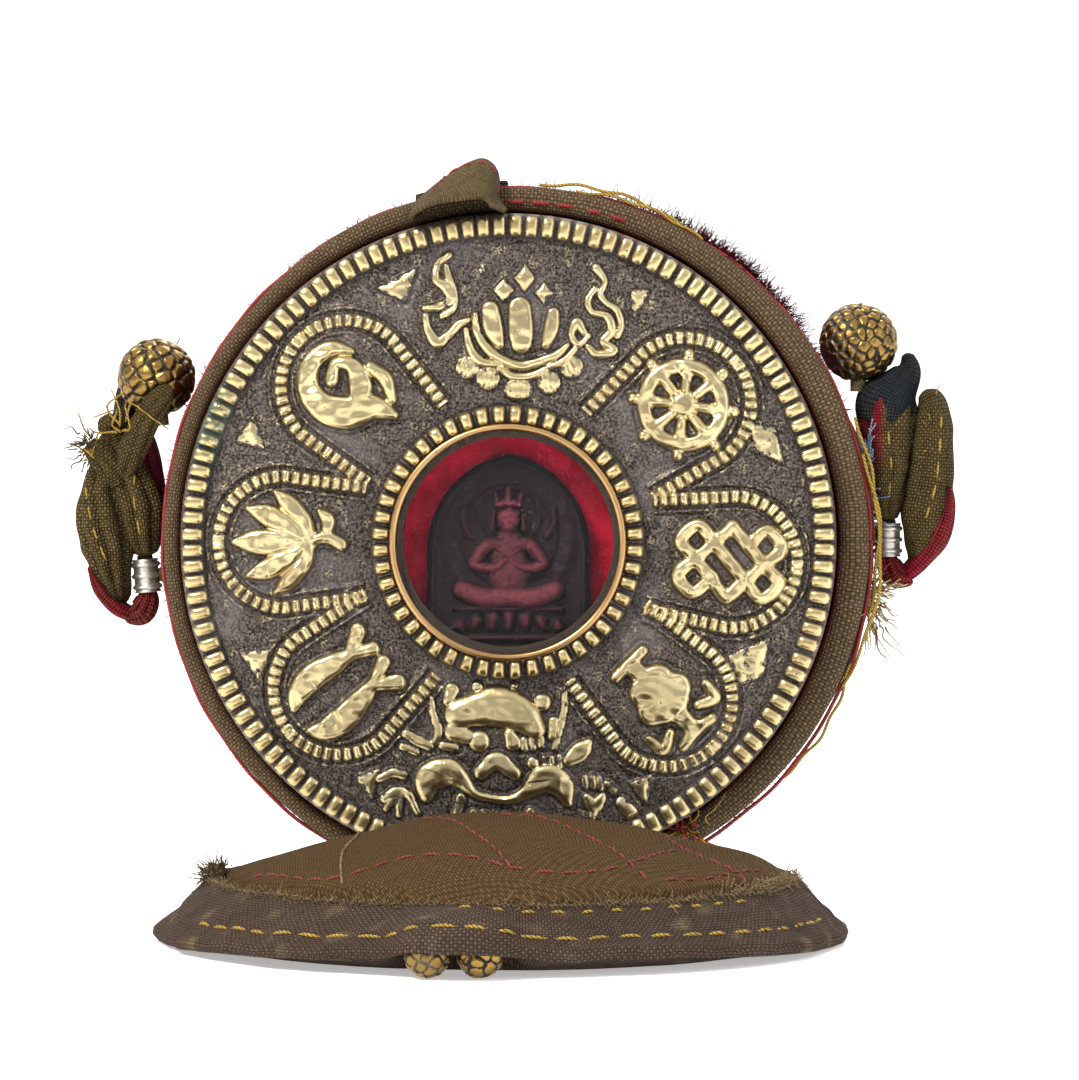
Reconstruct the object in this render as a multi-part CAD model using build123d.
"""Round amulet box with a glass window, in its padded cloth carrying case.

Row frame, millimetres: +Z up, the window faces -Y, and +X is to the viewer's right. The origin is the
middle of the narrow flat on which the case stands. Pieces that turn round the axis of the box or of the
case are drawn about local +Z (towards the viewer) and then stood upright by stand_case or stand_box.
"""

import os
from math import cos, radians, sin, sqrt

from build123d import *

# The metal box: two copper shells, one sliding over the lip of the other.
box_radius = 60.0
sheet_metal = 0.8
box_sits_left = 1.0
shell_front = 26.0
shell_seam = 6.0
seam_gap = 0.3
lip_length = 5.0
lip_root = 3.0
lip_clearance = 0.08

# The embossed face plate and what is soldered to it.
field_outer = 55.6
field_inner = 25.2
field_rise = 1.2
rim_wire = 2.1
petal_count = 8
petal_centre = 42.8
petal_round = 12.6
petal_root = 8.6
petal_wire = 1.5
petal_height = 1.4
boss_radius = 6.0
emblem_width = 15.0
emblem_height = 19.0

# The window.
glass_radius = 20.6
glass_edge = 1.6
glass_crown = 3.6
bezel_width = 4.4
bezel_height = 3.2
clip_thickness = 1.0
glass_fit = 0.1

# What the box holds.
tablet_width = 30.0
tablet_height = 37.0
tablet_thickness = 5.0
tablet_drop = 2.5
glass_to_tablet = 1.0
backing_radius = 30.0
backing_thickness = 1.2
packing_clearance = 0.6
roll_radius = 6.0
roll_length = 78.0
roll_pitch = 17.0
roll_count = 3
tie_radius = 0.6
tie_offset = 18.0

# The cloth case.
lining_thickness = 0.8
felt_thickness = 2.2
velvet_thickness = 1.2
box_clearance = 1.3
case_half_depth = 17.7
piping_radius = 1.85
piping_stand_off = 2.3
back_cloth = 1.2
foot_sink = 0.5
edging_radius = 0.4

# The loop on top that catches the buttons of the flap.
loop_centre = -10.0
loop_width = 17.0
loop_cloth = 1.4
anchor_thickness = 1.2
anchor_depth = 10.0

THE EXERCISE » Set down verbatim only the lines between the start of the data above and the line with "cloth carrying case.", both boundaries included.

RESPONSE TO THIS EXERCISE »
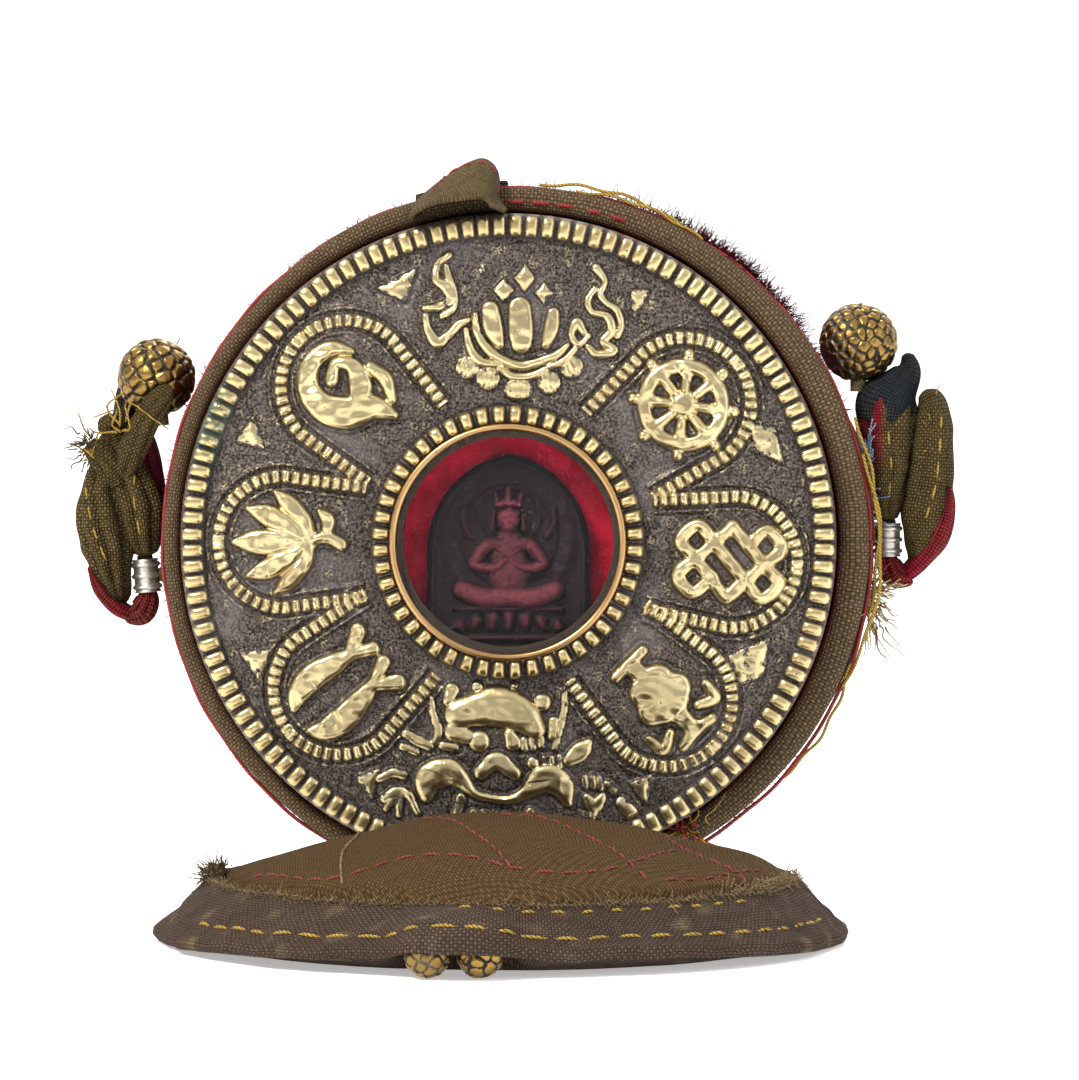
Reconstruct the object in this render as a multi-part CAD model using build123d.
"""Round amulet box with a glass window, in its padded cloth carrying case.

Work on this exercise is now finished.